- _SET EXERCISE_:
From the data that follows, print exactly the lines starting at the one containing "for label, part" and ending at the one containing "SLOT_LOW, SLOT_HIGH = 38.0, 52.0"; include both of them and nothing more.

- _DATA FOR THE TASK_:
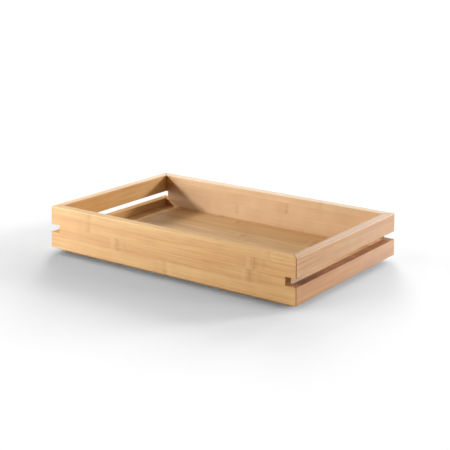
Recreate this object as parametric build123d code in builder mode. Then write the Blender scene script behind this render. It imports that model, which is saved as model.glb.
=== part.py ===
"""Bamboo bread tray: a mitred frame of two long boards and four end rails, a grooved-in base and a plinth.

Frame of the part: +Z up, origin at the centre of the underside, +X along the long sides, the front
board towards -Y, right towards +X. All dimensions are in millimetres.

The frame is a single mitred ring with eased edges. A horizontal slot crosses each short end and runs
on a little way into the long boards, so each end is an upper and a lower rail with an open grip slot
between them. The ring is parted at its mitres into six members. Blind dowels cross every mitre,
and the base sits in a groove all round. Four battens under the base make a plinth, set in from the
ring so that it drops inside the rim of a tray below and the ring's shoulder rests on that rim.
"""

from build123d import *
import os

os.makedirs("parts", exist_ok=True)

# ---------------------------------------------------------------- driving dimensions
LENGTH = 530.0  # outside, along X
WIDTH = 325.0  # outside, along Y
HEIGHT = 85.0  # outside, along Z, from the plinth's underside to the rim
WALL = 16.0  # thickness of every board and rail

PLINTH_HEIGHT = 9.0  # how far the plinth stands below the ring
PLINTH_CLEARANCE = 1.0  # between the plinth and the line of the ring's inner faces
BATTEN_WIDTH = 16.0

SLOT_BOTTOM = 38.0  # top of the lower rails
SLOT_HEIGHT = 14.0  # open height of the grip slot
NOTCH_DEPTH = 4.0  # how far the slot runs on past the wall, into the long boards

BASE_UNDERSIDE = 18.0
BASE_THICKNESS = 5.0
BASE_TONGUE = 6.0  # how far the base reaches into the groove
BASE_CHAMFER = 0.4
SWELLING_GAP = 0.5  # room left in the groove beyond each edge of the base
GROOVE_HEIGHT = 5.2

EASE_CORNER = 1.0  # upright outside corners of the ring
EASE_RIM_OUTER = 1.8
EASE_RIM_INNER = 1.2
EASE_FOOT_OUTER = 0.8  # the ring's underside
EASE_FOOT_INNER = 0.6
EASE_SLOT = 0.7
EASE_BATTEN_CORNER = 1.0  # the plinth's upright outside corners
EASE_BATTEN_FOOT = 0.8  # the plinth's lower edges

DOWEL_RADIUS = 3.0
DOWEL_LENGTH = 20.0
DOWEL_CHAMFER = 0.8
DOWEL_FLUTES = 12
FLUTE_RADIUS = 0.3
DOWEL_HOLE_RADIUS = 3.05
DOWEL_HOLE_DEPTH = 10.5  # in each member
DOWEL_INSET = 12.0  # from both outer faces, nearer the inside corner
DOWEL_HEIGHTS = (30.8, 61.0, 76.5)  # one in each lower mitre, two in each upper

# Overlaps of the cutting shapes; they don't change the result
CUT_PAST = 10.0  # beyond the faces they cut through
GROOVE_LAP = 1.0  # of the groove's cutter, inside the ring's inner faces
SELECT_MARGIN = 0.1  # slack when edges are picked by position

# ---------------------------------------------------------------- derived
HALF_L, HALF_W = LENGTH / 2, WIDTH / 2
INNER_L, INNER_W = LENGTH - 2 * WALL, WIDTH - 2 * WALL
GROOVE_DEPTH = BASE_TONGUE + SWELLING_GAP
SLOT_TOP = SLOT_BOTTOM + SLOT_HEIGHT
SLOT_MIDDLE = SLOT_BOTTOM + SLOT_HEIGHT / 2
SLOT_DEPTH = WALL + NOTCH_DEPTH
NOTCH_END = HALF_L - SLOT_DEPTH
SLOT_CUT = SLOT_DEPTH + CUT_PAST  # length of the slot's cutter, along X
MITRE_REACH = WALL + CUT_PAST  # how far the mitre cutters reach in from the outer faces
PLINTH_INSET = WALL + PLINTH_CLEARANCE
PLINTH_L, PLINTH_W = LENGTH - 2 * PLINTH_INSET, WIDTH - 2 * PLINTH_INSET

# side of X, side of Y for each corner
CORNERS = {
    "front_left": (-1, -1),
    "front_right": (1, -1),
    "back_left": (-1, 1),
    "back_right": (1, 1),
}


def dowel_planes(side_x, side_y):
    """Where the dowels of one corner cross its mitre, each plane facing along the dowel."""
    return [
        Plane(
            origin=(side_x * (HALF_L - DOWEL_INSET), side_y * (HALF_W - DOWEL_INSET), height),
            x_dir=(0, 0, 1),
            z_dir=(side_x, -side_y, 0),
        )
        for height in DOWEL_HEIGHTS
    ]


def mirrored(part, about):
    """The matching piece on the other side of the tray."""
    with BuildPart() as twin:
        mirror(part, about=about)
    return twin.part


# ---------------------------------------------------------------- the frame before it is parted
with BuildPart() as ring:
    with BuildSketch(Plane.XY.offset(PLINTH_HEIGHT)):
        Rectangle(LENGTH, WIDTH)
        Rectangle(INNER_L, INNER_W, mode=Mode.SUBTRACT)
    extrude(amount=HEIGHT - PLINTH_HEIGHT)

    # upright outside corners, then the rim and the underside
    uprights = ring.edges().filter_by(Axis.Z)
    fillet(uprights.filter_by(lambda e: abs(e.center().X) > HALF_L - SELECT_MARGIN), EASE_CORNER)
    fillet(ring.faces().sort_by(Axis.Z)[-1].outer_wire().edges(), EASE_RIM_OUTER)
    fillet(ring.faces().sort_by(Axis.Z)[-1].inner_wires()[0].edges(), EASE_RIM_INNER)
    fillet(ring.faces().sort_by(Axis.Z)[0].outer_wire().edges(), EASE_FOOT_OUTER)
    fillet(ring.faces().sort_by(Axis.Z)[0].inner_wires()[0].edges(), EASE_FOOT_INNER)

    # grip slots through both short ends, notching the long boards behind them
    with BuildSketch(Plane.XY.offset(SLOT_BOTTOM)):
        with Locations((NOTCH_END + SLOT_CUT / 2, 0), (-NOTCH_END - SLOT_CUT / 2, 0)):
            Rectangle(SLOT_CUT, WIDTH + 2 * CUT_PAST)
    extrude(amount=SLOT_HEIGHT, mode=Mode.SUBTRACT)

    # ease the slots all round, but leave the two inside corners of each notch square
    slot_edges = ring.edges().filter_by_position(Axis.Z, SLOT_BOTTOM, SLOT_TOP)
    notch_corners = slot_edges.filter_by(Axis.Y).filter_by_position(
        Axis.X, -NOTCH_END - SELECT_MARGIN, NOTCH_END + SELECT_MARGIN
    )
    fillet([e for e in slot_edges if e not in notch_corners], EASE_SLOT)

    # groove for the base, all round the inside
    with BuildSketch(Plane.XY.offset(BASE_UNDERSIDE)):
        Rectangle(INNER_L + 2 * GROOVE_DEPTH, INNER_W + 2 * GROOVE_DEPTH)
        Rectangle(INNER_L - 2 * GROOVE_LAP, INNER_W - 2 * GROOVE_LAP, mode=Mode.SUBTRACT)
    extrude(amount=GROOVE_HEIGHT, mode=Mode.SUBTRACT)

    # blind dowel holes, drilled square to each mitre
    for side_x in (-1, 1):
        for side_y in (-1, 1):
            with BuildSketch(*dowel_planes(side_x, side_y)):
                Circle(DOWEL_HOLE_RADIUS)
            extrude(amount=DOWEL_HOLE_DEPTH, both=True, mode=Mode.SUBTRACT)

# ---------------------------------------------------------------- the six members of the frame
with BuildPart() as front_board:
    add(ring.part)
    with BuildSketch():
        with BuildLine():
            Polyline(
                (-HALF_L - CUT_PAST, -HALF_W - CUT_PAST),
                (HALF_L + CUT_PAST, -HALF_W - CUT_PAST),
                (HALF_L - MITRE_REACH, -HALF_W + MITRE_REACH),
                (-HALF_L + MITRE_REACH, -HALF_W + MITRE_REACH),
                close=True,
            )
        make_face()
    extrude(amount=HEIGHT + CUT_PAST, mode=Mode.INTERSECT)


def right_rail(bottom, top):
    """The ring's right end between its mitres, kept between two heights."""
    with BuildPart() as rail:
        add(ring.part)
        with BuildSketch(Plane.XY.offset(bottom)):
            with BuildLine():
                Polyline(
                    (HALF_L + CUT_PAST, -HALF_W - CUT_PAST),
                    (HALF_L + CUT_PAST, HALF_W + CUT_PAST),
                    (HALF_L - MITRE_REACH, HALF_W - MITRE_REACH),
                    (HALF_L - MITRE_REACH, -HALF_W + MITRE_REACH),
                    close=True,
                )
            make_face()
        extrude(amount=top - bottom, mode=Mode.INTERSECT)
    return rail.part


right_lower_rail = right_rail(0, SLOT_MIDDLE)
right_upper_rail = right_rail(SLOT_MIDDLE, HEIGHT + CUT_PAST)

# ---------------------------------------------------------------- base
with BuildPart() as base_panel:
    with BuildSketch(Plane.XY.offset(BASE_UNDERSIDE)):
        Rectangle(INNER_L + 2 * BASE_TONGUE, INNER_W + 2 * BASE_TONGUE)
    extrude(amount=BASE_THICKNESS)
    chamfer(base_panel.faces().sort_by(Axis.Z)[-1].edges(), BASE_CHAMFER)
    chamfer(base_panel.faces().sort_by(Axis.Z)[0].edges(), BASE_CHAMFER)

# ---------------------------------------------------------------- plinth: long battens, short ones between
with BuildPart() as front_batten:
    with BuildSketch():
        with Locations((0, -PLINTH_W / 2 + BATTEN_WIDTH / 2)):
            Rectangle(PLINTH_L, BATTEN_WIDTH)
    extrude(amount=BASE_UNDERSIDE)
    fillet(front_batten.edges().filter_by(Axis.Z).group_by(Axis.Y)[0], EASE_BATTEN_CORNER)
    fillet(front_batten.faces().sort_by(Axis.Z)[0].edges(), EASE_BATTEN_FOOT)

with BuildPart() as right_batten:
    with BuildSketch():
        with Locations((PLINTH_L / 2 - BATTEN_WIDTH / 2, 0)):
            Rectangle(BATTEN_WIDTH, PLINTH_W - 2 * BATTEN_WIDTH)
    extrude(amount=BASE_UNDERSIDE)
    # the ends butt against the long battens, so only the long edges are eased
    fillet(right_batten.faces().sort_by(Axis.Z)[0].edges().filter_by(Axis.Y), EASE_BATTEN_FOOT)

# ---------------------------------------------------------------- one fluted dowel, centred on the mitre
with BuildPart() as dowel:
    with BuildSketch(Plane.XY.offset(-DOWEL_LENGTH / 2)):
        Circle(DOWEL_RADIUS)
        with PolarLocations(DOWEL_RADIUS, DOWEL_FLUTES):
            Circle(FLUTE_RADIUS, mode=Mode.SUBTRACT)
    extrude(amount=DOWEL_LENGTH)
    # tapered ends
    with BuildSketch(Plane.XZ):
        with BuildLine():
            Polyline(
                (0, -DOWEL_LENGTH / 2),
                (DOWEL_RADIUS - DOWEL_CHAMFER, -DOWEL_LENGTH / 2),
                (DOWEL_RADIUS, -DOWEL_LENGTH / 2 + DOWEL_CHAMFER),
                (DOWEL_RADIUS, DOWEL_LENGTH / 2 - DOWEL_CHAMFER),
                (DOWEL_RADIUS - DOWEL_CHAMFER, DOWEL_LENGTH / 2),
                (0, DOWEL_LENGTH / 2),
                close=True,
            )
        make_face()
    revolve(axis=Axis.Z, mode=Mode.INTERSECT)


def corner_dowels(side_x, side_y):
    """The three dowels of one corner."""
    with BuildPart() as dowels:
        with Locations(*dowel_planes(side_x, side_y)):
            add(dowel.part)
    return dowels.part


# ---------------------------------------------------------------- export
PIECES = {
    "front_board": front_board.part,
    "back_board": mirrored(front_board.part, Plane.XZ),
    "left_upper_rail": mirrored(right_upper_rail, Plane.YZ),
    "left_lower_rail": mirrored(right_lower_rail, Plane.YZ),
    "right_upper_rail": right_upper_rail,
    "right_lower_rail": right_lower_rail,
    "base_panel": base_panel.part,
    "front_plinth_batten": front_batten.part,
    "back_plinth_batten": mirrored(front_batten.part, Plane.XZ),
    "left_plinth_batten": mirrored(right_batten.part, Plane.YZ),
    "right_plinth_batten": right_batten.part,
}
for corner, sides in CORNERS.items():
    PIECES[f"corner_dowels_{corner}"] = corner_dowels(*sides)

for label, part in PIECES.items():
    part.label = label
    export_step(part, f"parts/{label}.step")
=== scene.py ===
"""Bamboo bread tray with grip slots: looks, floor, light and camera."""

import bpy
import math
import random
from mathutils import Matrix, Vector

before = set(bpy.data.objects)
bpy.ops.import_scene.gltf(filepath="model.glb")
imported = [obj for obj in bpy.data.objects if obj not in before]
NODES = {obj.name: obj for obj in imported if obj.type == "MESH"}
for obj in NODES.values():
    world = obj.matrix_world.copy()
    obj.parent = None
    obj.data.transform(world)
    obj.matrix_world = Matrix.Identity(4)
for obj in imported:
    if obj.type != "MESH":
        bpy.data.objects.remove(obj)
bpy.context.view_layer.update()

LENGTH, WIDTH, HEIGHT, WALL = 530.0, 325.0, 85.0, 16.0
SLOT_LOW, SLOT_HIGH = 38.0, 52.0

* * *

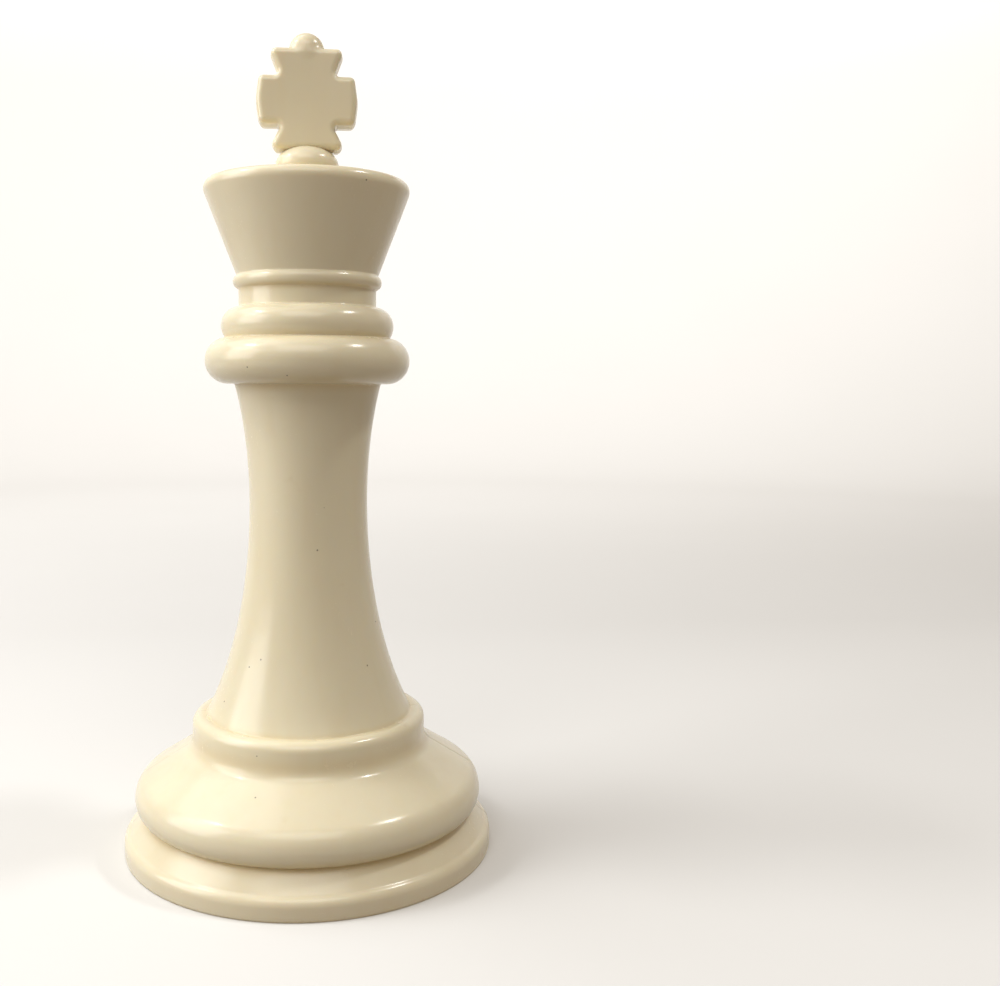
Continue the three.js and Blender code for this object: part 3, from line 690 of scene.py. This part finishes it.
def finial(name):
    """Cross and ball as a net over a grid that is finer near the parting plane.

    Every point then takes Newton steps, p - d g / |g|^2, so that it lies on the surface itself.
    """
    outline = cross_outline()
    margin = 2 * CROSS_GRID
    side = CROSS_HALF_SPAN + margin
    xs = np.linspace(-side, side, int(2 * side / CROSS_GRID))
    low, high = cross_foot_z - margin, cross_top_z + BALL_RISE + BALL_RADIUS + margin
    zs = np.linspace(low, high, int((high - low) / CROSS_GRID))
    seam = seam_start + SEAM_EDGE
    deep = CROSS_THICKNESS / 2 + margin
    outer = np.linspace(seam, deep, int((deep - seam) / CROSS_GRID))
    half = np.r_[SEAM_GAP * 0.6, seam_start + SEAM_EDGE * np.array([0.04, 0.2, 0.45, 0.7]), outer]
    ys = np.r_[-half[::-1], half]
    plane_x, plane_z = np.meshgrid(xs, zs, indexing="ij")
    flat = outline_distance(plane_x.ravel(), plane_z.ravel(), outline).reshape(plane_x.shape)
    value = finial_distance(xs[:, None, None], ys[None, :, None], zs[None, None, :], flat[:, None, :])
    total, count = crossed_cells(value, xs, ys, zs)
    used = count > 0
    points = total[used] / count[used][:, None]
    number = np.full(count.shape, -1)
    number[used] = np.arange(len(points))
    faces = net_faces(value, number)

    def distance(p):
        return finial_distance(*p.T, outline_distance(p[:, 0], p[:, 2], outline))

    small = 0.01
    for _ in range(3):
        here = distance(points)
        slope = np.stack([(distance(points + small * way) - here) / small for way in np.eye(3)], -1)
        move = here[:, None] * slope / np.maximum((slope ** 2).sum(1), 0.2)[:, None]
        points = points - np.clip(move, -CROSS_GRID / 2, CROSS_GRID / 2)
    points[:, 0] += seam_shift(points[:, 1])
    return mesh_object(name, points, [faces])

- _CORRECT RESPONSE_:
for label, part in PIECES.items():
    part.label = label
    export_step(part, f"parts/{label}.step")
=== scene.py ===
"""Bamboo bread tray with grip slots: looks, floor, light and camera."""

import bpy
import math
import random
from mathutils import Matrix, Vector

before = set(bpy.data.objects)
bpy.ops.import_scene.gltf(filepath="model.glb")
imported = [obj for obj in bpy.data.objects if obj not in before]
NODES = {obj.name: obj for obj in imported if obj.type == "MESH"}
for obj in NODES.values():
    world = obj.matrix_world.copy()
    obj.parent = None
    obj.data.transform(world)
    obj.matrix_world = Matrix.Identity(4)
for obj in imported:
    if obj.type != "MESH":
        bpy.data.objects.remove(obj)
bpy.context.view_layer.update()

LENGTH, WIDTH, HEIGHT, WALL = 530.0, 325.0, 85.0, 16.0
SLOT_LOW, SLOT_HIGH = 38.0, 52.0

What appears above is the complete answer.